Ela diz que adoraria ter o videogame Nintendo Switch, mas acha desnecessário. Também come menos do que antes e não viaja com tanta frequência.
Segundo Mers, “você deve ser capaz de viver melhor, mas isso não significa que você tenha que gastar muito dinheiro”.
Whiter concorda. “Não é necessário ir a um bar caro no centro da cidade”, diz ele.
“Não faz sentido viver miseravelmente por 20 anos apenas para poder viver miseravelmente por mais 20 anos depois do trabalho”, diz ele.
Maior liberdade
Embora a parte “RE” do movimento FIRE seja se aposentar cedo, o objetivo de Merz e Whiter não é abandonar seus empregos e não fazer nada até morrer.

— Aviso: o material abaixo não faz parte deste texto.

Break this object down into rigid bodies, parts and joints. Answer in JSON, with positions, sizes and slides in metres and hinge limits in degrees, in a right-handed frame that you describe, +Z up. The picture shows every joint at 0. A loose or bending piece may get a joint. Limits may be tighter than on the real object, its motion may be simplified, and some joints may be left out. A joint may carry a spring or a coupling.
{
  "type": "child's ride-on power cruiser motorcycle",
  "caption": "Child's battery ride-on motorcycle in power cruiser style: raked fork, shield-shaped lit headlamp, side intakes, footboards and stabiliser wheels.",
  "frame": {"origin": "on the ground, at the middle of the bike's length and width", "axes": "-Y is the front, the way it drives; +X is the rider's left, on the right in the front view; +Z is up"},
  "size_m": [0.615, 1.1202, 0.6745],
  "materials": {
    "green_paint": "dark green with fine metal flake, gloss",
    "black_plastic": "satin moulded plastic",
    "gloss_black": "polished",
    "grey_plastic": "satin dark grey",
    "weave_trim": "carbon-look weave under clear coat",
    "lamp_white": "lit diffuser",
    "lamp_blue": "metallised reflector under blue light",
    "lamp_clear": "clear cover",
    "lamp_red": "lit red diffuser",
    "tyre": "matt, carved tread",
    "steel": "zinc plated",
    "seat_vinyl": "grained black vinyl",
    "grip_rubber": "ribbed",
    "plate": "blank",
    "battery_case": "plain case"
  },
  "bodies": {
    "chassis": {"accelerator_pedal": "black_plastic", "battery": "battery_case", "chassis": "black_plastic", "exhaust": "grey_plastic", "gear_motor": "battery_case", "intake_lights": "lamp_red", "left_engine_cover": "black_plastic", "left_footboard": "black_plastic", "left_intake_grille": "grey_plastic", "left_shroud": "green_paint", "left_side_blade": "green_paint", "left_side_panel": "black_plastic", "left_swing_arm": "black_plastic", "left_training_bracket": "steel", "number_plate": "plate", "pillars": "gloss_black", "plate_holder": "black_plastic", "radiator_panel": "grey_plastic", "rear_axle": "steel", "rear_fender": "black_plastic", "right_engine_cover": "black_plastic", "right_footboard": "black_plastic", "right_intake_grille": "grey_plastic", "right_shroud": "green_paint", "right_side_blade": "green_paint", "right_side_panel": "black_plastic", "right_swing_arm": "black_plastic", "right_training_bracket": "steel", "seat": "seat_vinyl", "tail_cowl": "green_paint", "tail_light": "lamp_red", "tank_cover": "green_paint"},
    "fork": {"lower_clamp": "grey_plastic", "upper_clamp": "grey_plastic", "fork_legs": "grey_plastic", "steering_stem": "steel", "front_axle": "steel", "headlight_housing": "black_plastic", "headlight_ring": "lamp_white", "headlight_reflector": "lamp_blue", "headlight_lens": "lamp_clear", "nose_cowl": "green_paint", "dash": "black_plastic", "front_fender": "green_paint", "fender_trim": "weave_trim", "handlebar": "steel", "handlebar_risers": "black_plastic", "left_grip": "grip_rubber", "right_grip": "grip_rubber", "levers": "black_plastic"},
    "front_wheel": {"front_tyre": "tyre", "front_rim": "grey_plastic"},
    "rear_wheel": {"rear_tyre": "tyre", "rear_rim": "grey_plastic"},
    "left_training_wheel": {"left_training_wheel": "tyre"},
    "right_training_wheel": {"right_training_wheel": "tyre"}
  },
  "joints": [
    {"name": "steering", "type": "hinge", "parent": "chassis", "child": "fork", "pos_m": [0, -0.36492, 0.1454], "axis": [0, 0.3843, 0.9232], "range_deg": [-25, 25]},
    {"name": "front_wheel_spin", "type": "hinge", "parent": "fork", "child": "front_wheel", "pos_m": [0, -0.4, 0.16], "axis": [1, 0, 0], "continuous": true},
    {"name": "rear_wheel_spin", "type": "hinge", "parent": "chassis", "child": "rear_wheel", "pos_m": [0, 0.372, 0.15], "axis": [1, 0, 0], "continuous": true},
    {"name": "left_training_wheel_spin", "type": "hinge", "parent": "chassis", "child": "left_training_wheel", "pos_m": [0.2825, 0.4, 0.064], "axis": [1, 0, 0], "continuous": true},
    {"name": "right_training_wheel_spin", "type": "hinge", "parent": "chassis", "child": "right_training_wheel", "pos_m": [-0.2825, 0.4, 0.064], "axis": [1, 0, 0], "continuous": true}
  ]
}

“Não vamos ficar sentados com um coquetel na mão todos os dias”, diz Merz.
“Os seres humanos têm uma necessidade intrínseca ao trabalho. Precisamos nos sentir como membros valiosos da sociedade e isso não vai mudar só porque temos muito dinheiro no banco”, acrescenta.
Pelo contrário, eles acreditam que esse estilo de vida lhes dá flexibilidade para fazer o que querem.
“Você tem que viver para entender o quão poderoso é”, diz Whiter.